Daisen: New Framework for Visualizing GPU Execution Traces to Improve Hardware Performance Analysis
Key Takeaways
- ▸Daisen provides a standardized data abstraction and trace format for recording GPU simulator-generated execution traces, enabling more efficient analysis
- ▸The web-based visualization tool reduces cognitive burden on GPU hardware designers by making complex execution data more interpretable and actionable
- ▸Open-source implementation allows the GPU design community to adopt and extend the framework for improved hardware performance analysis workflows
Summary
Researchers have introduced Daisen, an open-source framework designed to help GPU hardware designers visualize and analyze detailed GPU execution traces generated by simulators. The framework addresses a critical challenge in GPU hardware design: making sense of massive volumes of simulator data to identify performance bottlenecks and optimization opportunities. Daisen combines a specialized data abstraction format for capturing GPU execution traces with a web-based visualization tool that helps designers examine hardware behavior, detect performance issues, and verify improvements. The research, conducted through interviews and surveys with GPU hardware designers, demonstrates that Daisen effectively supports the typical workflows of GPU optimization teams. Qualitative evaluation showed that users could successfully identify potential performance bottlenecks and opportunities for hardware improvement using the visualization interface.

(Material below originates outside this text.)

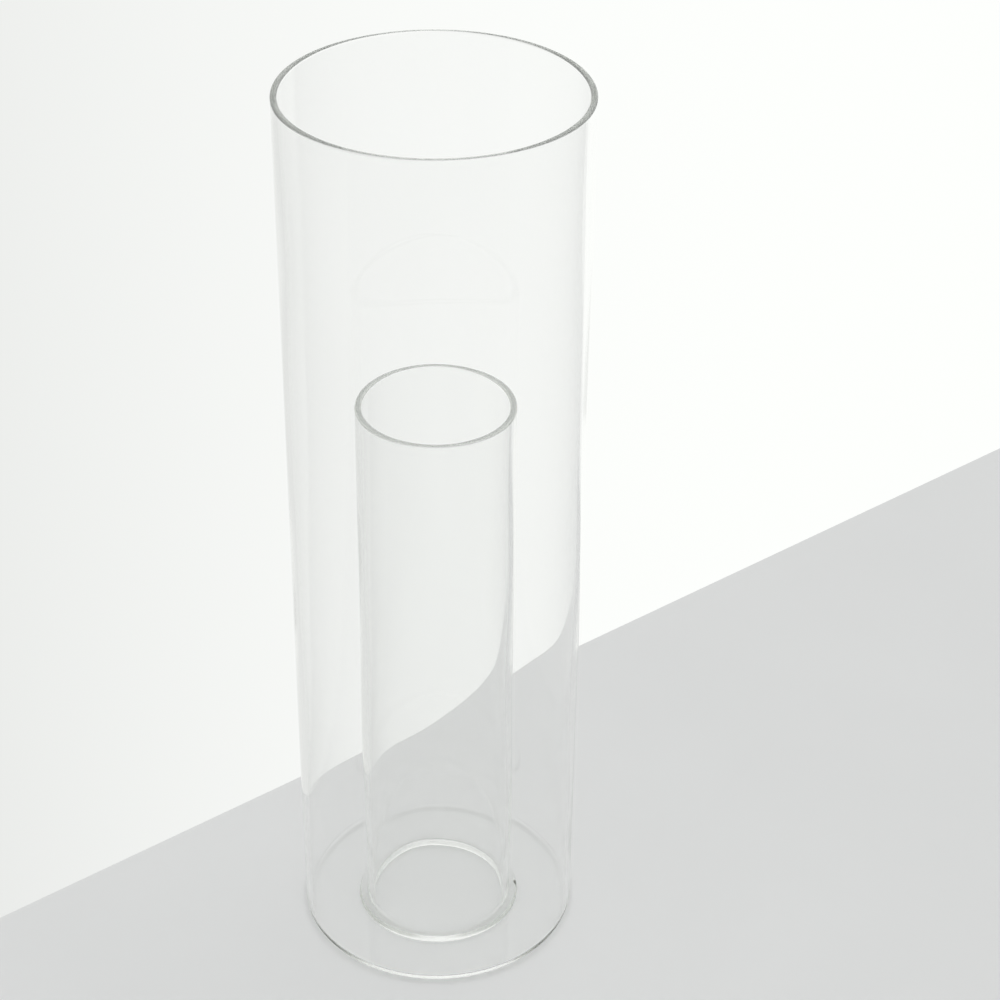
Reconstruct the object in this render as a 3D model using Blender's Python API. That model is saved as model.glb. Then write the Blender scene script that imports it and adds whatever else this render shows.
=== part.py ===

- Qualitative evaluation with GPU designers confirms the framework aligns with real-world hardware optimization processes
Editorial Opinion
Daisen represents a thoughtful engineering solution to a genuine pain point in GPU hardware design—turning unwieldy simulator data into actionable insights through smart visualization. By open-sourcing the framework, the researchers enable the broader GPU community to benefit from improved analysis tools, potentially accelerating GPU optimization cycles across the industry. However, the framework's impact will ultimately depend on adoption by major GPU manufacturers and its extensibility to emerging GPU architectures.